A Better Open Source

[About FreeRTOS]

Open source software is the source of frequent debate - where often the same old pro and con arguments are raised. Every effort is made to ensure FreeRTOS is as open and easy to use as possible, so this page is provided to demonstrate why many anti open source arguments are just not applicable when using FreeRTOS.
Argument
Counter-argument when using FreeRTOS
"Open source software is badly supported" FreeRTOS.org has an active support forum and also boasts optional commercial support which is provided by a large engineering company.
"Incorporating open source means you risk having to open source your entire application" FreeRTOS.org is licensed such that only the kernel is open source. Application code that uses the kernel can remain closed source and proprietary.
"Open source software ends up costing much more" FreeRTOS.org is completely free to download, experiment with and deploy. Each port comes with a pre-configured demo application to ensure you start with a known good and working project that can then be tailored to meet your needs - getting you up and running very quickly. Should at some point you require commercial licensing or support then packages are available at very competitive prices, so you have nothing to loose.
"Open source software is badly written" FreeRTOS.org is commercial grade, stable and reliable. There are even safety critical versions based on it, with improvements from the safety critical certification being fed back into the open source code base (although not the new safety related features).
"Open source code becomes fragmented, with many different versions available" The FreeRTOS.org release procedure is very tightly controlled with all official ports being updated simultaneously. Latest and past releases are available in .zip files. The head revision is available from a publically accessible SVN repository. Naturally, occasionally errors are made, but these are quickly spotted by the large user base (more than 6000 downloads per month [conservative figure given]) and are documented as soon as they are brought to our attention.

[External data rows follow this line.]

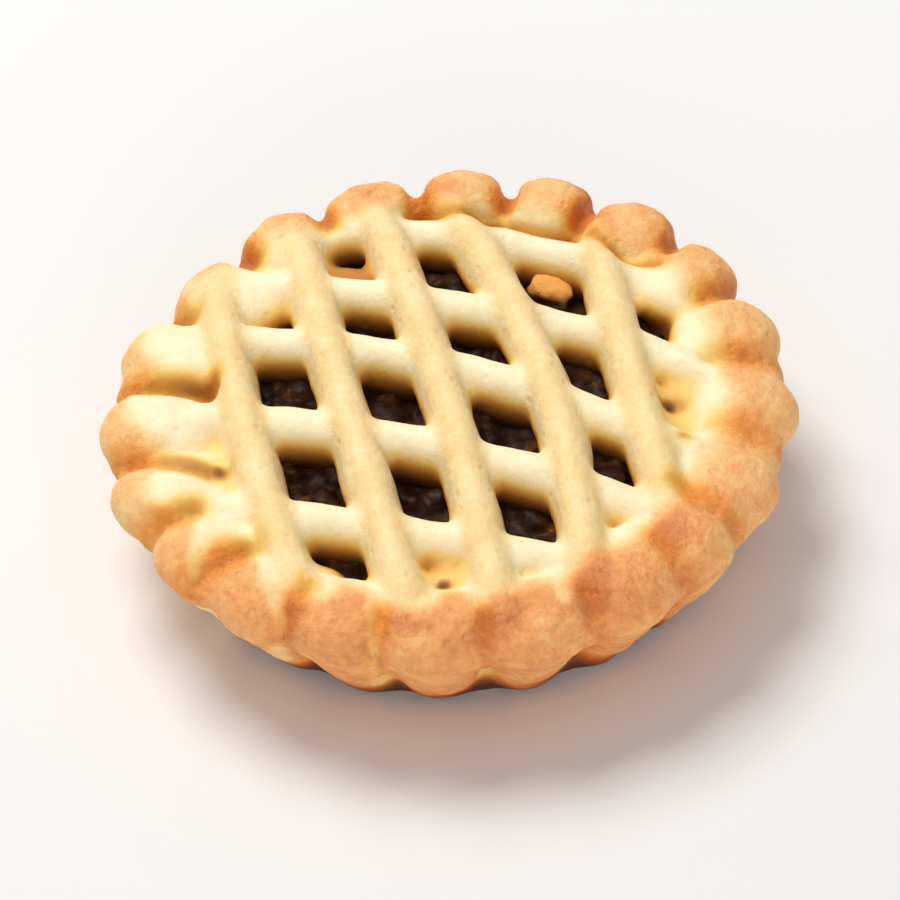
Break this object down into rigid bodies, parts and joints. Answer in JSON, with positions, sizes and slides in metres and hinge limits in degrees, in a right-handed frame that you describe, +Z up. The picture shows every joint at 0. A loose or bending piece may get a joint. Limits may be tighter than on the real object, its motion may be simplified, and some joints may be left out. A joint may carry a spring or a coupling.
{
  "type": "mince pie",
  "caption": "Small round mince pie: a fluted shortcrust case filled with dark fruit, under a lattice pastry lid with a scalloped rim.",
  "frame": {"origin": "middle of the flat base, on the surface the pie stands on", "axes": "+Z up, -Y towards the side nearest the camera in the picture, +X to the right of that view"},
  "size_m": [0.0735, 0.0737, 0.0195],
  "materials": {
    "case_pastry": "baked shortcrust, golden orange, matt and finely pored",
    "lid_pastry": "baked shortcrust, pale cream on the strands and browned at the rim",
    "dark_fruit": "dark sticky dried fruit, moist sheen"
  },
  "bodies": {
    "root": {"pastry_case": "case_pastry", "lattice_lid": "lid_pastry", "fruit_mince": "dark_fruit"}
  },
  "joints": []
}
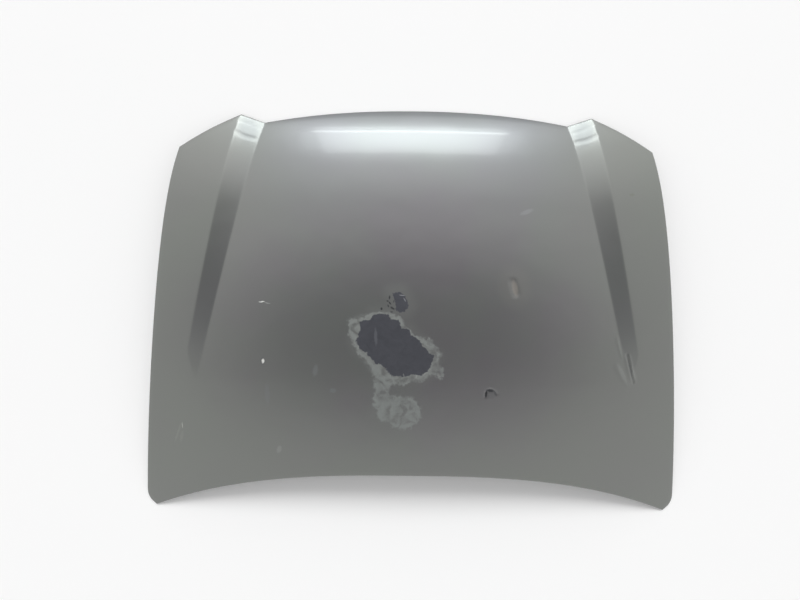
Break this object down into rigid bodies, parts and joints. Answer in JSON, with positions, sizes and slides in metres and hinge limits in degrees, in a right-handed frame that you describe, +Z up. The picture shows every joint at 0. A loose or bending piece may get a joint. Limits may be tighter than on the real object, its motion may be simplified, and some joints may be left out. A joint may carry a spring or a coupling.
{
  "type": "car bonnet",
  "caption": "Pressed steel car bonnet with raised shoulders, hemmed round a ribbed inner frame with hinge pads, striker and rubber buffers.",
  "frame": {"origin": "middle of the panel's box, on the surface that it lies on", "axes": "X across the car with the car's right at +X, seen from above with the nose ahead, +Y to the nose, +Z up and out of the painted side"},
  "size_m": [1.5062, 1.104, 0.1225],
  "materials": {
    "outer_paint": "dark grey metallic paint, dulled, with a peeled patch",
    "frame_paint": "thin grey body paint",
    "plain_steel": "coated sheet steel",
    "zinc_steel": "zinc plated",
    "black_rubber": "moulded rubber",
    "grey_mastic": "set mastic"
  },
  "bodies": {
    "root": {"outer_skin": "outer_paint", "inner_frame": "frame_paint", "hinge_reinforcement_left": "plain_steel", "hinge_weld_nut_left_1": "zinc_steel", "hinge_weld_nut_left_2": "zinc_steel", "hinge_reinforcement_right": "plain_steel", "hinge_weld_nut_right_1": "zinc_steel", "hinge_weld_nut_right_2": "zinc_steel", "striker_reinforcement": "plain_steel", "striker_plate": "zinc_steel", "striker_loop": "zinc_steel", "striker_weld_nut_1": "zinc_steel", "striker_bolt_1": "zinc_steel", "striker_weld_nut_2": "zinc_steel", "striker_bolt_2": "zinc_steel", "front_buffer_left": "black_rubber", "front_buffer_stud_left": "zinc_steel", "front_buffer_nut_left": "zinc_steel", "front_buffer_right": "black_rubber", "front_buffer_stud_right": "zinc_steel", "front_buffer_nut_right": "zinc_steel", "side_cushion_rear_left": "black_rubber", "side_cushion_rear_right": "black_rubber", "side_cushion_front_left": "black_rubber", "side_cushion_front_right": "black_rubber", "prop_rod_grommet": "black_rubber", "mastic_dab_01": "grey_mastic", "mastic_dab_02": "grey_mastic", "mastic_dab_03": "grey_mastic", "mastic_dab_04": "grey_mastic", "mastic_dab_05": "grey_mastic", "mastic_dab_06": "grey_mastic", "mastic_dab_07": "grey_mastic", "mastic_dab_08": "grey_mastic", "mastic_dab_09": "grey_mastic", "mastic_dab_10": "grey_mastic", "mastic_dab_11": "grey_mastic", "mastic_dab_12": "grey_mastic", "mastic_dab_13": "grey_mastic", "mastic_dab_14": "grey_mastic", "mastic_dab_15": "grey_mastic", "mastic_dab_16": "grey_mastic"}
  },
  "joints": []
}
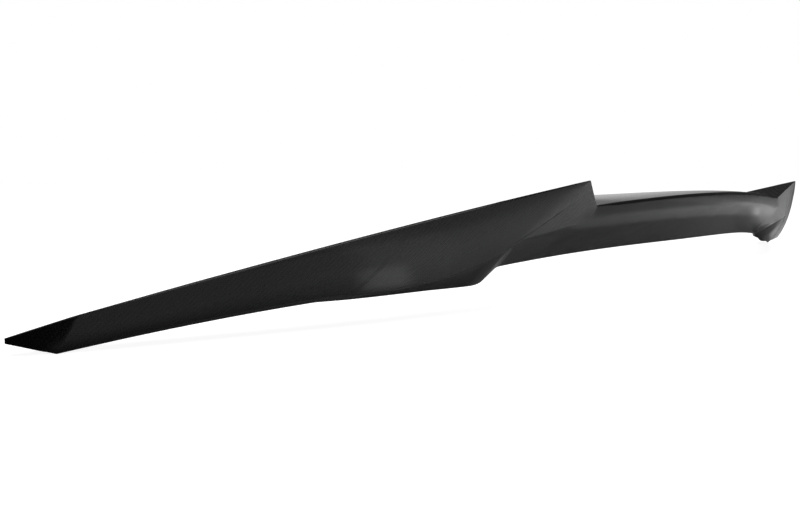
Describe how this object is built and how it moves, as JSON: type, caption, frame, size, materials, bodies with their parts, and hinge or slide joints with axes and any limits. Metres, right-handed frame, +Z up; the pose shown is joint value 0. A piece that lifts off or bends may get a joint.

"Use of open source code leaves you at risk of IP infringement" Only code of known origin is included in official versions. If you are still concerned about IP infringement, purchase a commercial license to receive standard indemnification.
"Open source projects have no longevity" Neither do some commercial products. I could name a few commercial tools that are now defunct, if these had been open source at least users would have the source and could continue to use the tool. As it happens FreeRTOS.org has been around for nearly 6 years already, and is going very strong.